Brian’s father Cliff recalled the stress of the interviews with the local politicians.
“The process with the Senators was an intense process, where he had to get references and letters of recommendation from his teachers,” Cliff said. “Just watching this whole process play out and waiting for the recommendation letters was very stressful.”
Brian’s perseverance paid off however and in early Feb. he learned he had been selected at attend West Point.
“It was exciting for sure. My first notification was from Senator Sinema’s office. They called me during the school day and congratulated me on getting into West Point,” he said. “They thought I already knew, so it took me by surprise. I went home and checked and sure enough I had been accepted.”
Upon hearing the news, Cliff said he was overjoyed at seeing Brian’s dream become reality and is confident he will excel at West Point.
“Bryan has always been very strong in leadership roles. He was the commander of his law enforcement class and this year was the president of the school honor society.
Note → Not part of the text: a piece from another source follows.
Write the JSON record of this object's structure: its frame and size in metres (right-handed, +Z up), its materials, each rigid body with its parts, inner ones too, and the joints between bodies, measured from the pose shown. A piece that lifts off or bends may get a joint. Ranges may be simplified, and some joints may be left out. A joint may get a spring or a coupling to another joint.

He’s also done a lot of volunteer work,” Cliff said. “He doesn’t like to brag about himself … he’s very modest. We as parents love to brag. He’s never had any grade lower than an A. So I don’t know what it’s going to feel like when he gets a B.”
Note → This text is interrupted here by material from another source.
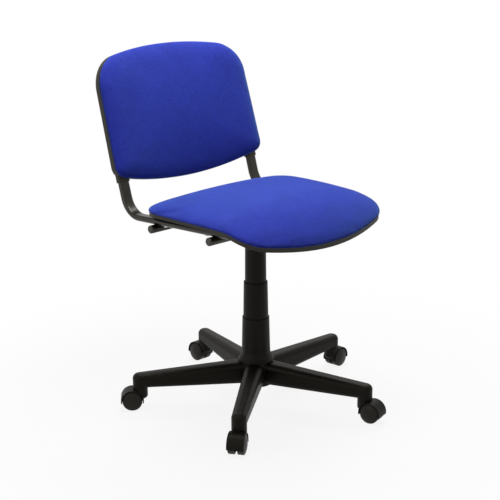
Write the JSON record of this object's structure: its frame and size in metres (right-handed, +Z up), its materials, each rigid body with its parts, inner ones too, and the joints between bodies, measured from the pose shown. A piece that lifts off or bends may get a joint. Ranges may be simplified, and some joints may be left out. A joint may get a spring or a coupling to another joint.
{
  "type": "swivel office chair",
  "caption": "Swivel office chair on a star base with castors, with a gas lift in a telescopic cover, a bent tube frame, a padded seat and a curved padded back.",
  "frame": {"origin": "on the column axis at floor level, under the wheels", "axes": "+Z up along the column, the sitter faces -Y, +X is the sitter's left"},
  "size_m": [0.6503, 0.6983, 0.8808],
  "materials": {
    "nylon_black": "fine grained black nylon",
    "cover_black": "smooth black polypropylene",
    "shell_black": "textured black polypropylene",
    "wheel_black": "smooth black nylon",
    "frame_black": "satin black powder coat",
    "column_steel": "black lacquered steel",
    "zinc_steel": "zinc plated",
    "rod_chrome": "ground and plated",
    "bush_acetal": "white acetal",
    "buffer_rubber": "black rubber",
    "plywood": "birch plywood",
    "cushion_foam": "cut polyurethane foam",
    "fabric_blue": "woven royal blue upholstery"
  },
  "bodies": {
    "base": {"base_star": "nylon_black", "castor_sockets": "zinc_steel", "hub_sleeve": "zinc_steel", "column_tube": "column_steel", "column_bush": "bush_acetal", "column_cover_bottom": "cover_black", "bearing_lower_race": "zinc_steel", "bearing_balls": "zinc_steel"},
    "rod": {"bearing_upper_race": "zinc_steel", "piston_rod": "rod_chrome", "rod_piston": "bush_acetal", "rod_clip": "zinc_steel", "rubber_buffer": "buffer_rubber"},
    "cover_middle": {"column_cover_middle": "cover_black"},
    "seat": {"gas_cylinder": "column_steel", "cylinder_seal": "buffer_rubber", "column_cover_top": "cover_black", "mounting_plate": "frame_black", "cone_socket": "frame_black", "plate_bolts": "zinc_steel", "lever_bracket": "frame_black", "side_tube_left": "frame_black", "side_tube_right": "frame_black", "side_tube_plugs": "shell_black", "cross_tube_front": "frame_black", "cross_tube_rear": "frame_black", "cross_tube_plugs": "shell_black", "seat_shell": "shell_black", "seat_board": "plywood", "seat_foam": "cushion_foam", "seat_cover": "fabric_blue", "seat_screws": "zinc_steel", "back_shell": "shell_black", "back_board": "shell_black", "back_foam": "cushion_foam", "back_cover": "fabric_blue", "back_screws": "zinc_steel"},
    "valve_pin": {"release_pin": "zinc_steel"},
    "lever": {"release_lever": "zinc_steel", "lever_grip": "shell_black"},
    "castor_1": {"castor_1_hood": "nylon_black", "castor_1_pins": "zinc_steel"},
    "wheel_1_left": {"castor_1_wheel_left": "wheel_black"},
    "wheel_1_right": {"castor_1_wheel_right": "wheel_black"},
    "castor_2": {"castor_2_hood": "nylon_black", "castor_2_pins": "zinc_steel"},
    "wheel_2_left": {"castor_2_wheel_left": "wheel_black"},
    "wheel_2_right": {"castor_2_wheel_right": "wheel_black"},
    "castor_3": {"castor_3_hood": "nylon_black", "castor_3_pins": "zinc_steel"},
    "wheel_3_left": {"castor_3_wheel_left": "wheel_black"},
    "wheel_3_right": {"castor_3_wheel_right": "wheel_black"},
    "castor_4": {"castor_4_hood": "nylon_black", "castor_4_pins": "zinc_steel"},
    "wheel_4_left": {"castor_4_wheel_left": "wheel_black"},
    "wheel_4_right": {"castor_4_wheel_right": "wheel_black"},
    "castor_5": {"castor_5_hood": "nylon_black", "castor_5_pins": "zinc_steel"},
    "wheel_5_left": {"castor_5_wheel_left": "wheel_black"},
    "wheel_5_right": {"castor_5_wheel_right": "wheel_black"}
  },
  "joints": [
    {"name": "seat_swivel", "type": "hinge", "parent": "base", "child": "rod", "pos_m": [0, 0, 0.061], "axis": [0, 0, 1], "continuous": true},
    {"name": "seat_lift", "type": "slide", "parent": "rod", "child": "seat", "axis": [0, 0, 1], "range_m": [-0.11, 0.01]},
    {"name": "cover_follow", "type": "slide", "parent": "base", "child": "cover_middle", "axis": [0, 0, 1], "range_m": [-0.0552, 0.0052]},
    {"name": "lever_pivot", "type": "hinge", "parent": "seat", "child": "lever", "pos_m": [0.04, 0, 0.4903], "axis": [0, -1, 0], "range_deg": [0, 3.6], "stiffness_Nm_per_rad": 1.5, "springref_deg": -6.88},
    {"name": "pin_press", "type": "slide", "parent": "seat", "child": "valve_pin", "axis": [0, 0, -1], "range_m": [0, 0.0027]},
    {"name": "castor_1_swivel", "type": "hinge", "parent": "base", "child": "castor_1", "pos_m": [0.29704, 0.01661, 0.058], "axis": [0, 0, 1], "continuous": true},
    {"name": "wheel_1_left_roll", "type": "hinge", "parent": "castor_1", "child": "wheel_1_left", "pos_m": [0.31788, 0.01917, 0.025], "axis": [-0.1219, 0.9925, 0], "continuous": true},
    {"name": "wheel_1_right_roll", "type": "hinge", "parent": "castor_1", "child": "wheel_1_right", "pos_m": [0.31788, 0.01917, 0.025], "axis": [-0.1219, 0.9925, 0], "continuous": true},
    {"name": "castor_2_swivel", "type": "hinge", "parent": "base", "child": "castor_2", "pos_m": [0.07599, 0.28763, 0.058], "axis": [0, 0, 1], "continuous": true},
    {"name": "wheel_2_left_roll", "type": "hinge", "parent": "castor_2", "child": "wheel_2_left", "pos_m": [0.07599, 0.30863, 0.025], "axis": [-1, 0, 0], "continuous": true},
    {"name": "wheel_2_right_roll", "type": "hinge", "parent": "castor_2", "child": "wheel_2_right", "pos_m": [0.07599, 0.30863, 0.025], "axis": [-1, 0, 0], "continuous": true},
    {"name": "castor_3_swivel", "type": "hinge", "parent": "base", "child": "castor_3", "pos_m": [-0.25007, 0.16116, 0.058], "axis": [0, 0, 1], "continuous": true},
    {"name": "wheel_3_left_roll", "type": "hinge", "parent": "castor_3", "child": "wheel_3_left", "pos_m": [-0.26662, 0.17409, 0.025], "axis": [-0.6157, -0.788, 0], "continuous": true},
    {"name": "wheel_3_right_roll", "type": "hinge", "parent": "castor_3", "child": "wheel_3_right", "pos_m": [-0.26662, 0.17409, 0.025], "axis": [-0.6157, -0.788, 0], "continuous": true},
    {"name": "castor_4_swivel", "type": "hinge", "parent": "base", "child": "castor_4", "pos_m": [-0.23055, -0.18803, 0.058], "axis": [0, 0, 1], "continuous": true},
    {"name": "wheel_4_left_roll", "type": "hinge", "parent": "castor_4", "child": "wheel_4_left", "pos_m": [-0.24775, -0.20007, 0.025], "axis": [0.5736, -0.8192, 0], "continuous": true},
    {"name": "wheel_4_right_roll", "type": "hinge", "parent": "castor_4", "child": "wheel_4_right", "pos_m": [-0.24775, -0.20007, 0.025], "axis": [0.5736, -0.8192, 0], "continuous": true},
    {"name": "castor_5_swivel", "type": "hinge", "parent": "base", "child": "castor_5", "pos_m": [0.10758, -0.27737, 0.058], "axis": [0, 0, 1], "continuous": true},
    {"name": "wheel_5_left_roll", "type": "hinge", "parent": "castor_5", "child": "wheel_5_left", "pos_m": [0.11266, -0.29774, 0.025], "axis": [0.9703, 0.2419, 0], "continuous": true},
    {"name": "wheel_5_right_roll", "type": "hinge", "parent": "castor_5", "child": "wheel_5_right", "pos_m": [0.11266, -0.29774, 0.025], "axis": [0.9703, 0.2419, 0], "continuous": true}
  ],
  "couplings": [
    {"joint": "cover_follow", "follows": "seat_lift", "ratio": 0.5},
    {"joint": "pin_press", "follows": "lever_pivot", "m_per_rad": 0.042}
  ]
}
Brian’s mother Chris Lunn echoed those sentiments, heaping praise upon Brian’s efforts to be accepted.
“I feel very grateful for this process. As his mother watching him grow up Brian’s been living this way of discipline since he was born. I don’t think we’ve ever punished Bryan in his life,” Chris said. “He’s always had this attitude that he will do his best. He’s very humble about it … it’s just ingrained in him. He was born in 2001, so his younger years were a very patriotic time, with the wars that were going on after 9/11.”
Chris said she is excited to see how Brian does at school, knowing he will relish the challenges ahead.
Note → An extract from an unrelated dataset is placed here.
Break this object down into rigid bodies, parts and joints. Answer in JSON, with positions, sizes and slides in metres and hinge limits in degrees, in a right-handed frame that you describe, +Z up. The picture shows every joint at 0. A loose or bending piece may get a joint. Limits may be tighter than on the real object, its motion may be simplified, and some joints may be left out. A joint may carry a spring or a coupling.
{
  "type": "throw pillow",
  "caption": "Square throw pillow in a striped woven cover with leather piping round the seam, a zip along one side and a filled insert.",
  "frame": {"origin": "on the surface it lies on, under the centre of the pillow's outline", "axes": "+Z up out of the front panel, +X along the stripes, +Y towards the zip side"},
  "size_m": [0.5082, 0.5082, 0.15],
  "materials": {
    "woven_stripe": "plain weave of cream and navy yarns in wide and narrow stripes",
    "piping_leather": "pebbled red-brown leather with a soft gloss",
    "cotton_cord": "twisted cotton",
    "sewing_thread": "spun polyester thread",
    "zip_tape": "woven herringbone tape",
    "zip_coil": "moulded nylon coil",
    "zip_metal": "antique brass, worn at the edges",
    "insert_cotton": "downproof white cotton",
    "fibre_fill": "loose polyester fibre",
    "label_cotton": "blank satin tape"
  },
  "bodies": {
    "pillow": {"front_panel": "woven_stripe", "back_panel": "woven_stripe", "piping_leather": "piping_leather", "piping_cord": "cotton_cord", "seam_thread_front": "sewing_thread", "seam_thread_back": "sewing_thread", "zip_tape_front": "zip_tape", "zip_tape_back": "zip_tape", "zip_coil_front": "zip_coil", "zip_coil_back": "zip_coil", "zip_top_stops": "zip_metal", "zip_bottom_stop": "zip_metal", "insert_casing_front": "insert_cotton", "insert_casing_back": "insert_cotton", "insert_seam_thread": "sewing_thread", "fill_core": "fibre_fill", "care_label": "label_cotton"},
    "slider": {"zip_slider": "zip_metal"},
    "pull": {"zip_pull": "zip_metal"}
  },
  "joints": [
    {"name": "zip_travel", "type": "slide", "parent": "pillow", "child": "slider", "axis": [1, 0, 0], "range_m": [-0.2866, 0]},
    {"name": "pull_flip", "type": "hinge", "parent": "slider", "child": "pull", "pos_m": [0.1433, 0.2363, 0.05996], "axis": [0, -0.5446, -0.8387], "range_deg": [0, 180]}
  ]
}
“I think this will be the kind of challenge he needs. I don’t think a regular school will be the all-encompassing approach that West Point will provide,” she said.
Chris credited Lt. Col. Scott Morley, commander, Phoenix Recruiting Battalion, and Nicole Bisacchi, West Point Admissions Field Office, for their help in assisting Brian in the application process.
“Both of them attended West Point and know exactly how the process goes. Brian couldn’t have done it without them,” she said. “Their help was instrumental in getting Brian accepted.”
Hutchins said he sees Brian succeeding overwhelmingly at West Point and beyond.
“He pushes everyone around him and always gives 110 percent. He is exactly the kind of officer the Army needs. He’s going to be the face and leader of the future,” Hutchins said.
With just over three months until he commences his West Point journey, Brian said he’s doing his best to prepare, both physically and mentally.
“I’m trying to stick to the same routine I always have. It’s worked so far. It helps to know what to expect once I’m there, but I’m still nervous about that fear of the unknown,” Brian said. “I hear some of my friends talking about what they’re going to do at college, all the applications they have to fill out and I’m glad I bypassed most of that.”
With a long path ahead of him, Brian said it’s too early to think about a branch, but sees no reason not to make a career out of the Army.
“I get the question about my branch a lot and honestly I’m not sure yet. Artillery sounds appealing, but I have to learn more about it. We’ll see what happens when the time comes,” Brian explained. “I don’t see any reason why I wouldn’t make a career out of it however. I guess you never know, but that’s my plan, to stay in as long as I can.”